From the New York Times–bestselling author of Business Adventures comes the chronicle of the stock market crash of 1929 and its aftermath
Legend had it that anyone who passed through Golconda, a city in southern India, attained tremendous wealth. But Golconda, now in ruins, ran out of riches, and its glory vanished forever. Some have painted a similar picture of Wall Street between the two world wars. But there is more to the story of the bull market of the 1920s and the ensuing economic devastation that befell the United States.
In fascinating detail, distinguished journalist John Brooks recounts the euphoric financial climb of the twenties as well as the vertiginous crash of 1929. From the heady days of economic prosperity to the sobering time after the collapse, Brooks’s rendering of this tale of vast fortune and then tragic misfortune is both dramatic and percipient. Profiling some of the era’s most famous—and infamous—bankers, traders, and hucksters, Brooks gives a stunning and colorful account of this period of boom and bust.

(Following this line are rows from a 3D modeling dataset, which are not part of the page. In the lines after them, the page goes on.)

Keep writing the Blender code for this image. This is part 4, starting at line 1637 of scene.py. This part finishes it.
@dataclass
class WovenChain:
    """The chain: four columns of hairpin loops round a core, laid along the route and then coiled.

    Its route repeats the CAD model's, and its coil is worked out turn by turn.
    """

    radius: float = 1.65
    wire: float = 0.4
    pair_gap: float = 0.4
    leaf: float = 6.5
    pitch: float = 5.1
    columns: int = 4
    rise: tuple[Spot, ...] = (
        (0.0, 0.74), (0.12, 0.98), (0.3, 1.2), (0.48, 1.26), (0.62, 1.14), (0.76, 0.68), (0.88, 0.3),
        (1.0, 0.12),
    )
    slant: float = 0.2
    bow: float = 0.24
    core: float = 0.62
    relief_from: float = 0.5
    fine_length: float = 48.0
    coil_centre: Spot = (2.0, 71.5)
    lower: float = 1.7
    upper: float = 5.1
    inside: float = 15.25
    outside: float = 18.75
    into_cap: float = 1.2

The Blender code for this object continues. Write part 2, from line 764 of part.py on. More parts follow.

“John Brooks is an unbelievable business writer.” —Bill Gates
“[Brooks] provides the early version of what we think of as Malcolm Gladwell–style or Freakonomics-style lessons. . . . But Brooks features another trait that modern business writers, whether James Stewart, Malcolm Gladwell, or Michael Lewis, do not. Brooks is truly willing to give up his own views to get inside the mind of all his subjects.” —National Review
“Civilized and superior history superbly written.” —John Kenneth Galbraith
“In this book, John Brooks—who was one of the most elegant of all business writers—perfectly catches the flavor of one of history’s best-known financial dramas: the 1929 crash and its aftershocks. It’s packed with parallels and parables for the modern reader.” —From the foreword by Richard Lambert
“A fast-moving, sophisticated account . . . embracing the stock-market boom of the twenties, the crash of 1929, the Depression, and the coming of the New Deal. Its leitmotif is the truly tragic personal history of Richard Whitney, the aristocrat Morgan broker and head of the Stock Exchange, who ended up in Sing Sing.” —Edmund Wilson
“As Mr. Brooks tells this tale of dishonor, desperation, and the fall of the mighty, it takes on overtones of Greek tragedy, a king brought down by pride. Whitney’s sordid history has been told before . . . But in Mr. Brooks’s hands, the drama becomes freshly shocking.” —The Wall Street Journal
“It’s all there in Once in Golconda: the avarice of an era that favored the rich; and the later anguish of myriads of speculators doomed by a bloated market, easy credit, and their own cupidity and stupidity.” —Saturday Review
John Brooks (1920–1993) was an award-winning writer best known for his contributions to the New Yorker as a financial journalist. He was also the author of ten nonfiction books on business and finance, a number of which were critically acclaimed works examining Wall Street and the corporate world. His books Once in Golconda, The Go-Go Years, and Business Adventures have endured as classics. Although he is remembered primarily for his writings on financial topics, Brooks published three novels and wrote book reviews for Harper’s Magazine and the New York Times Book Review.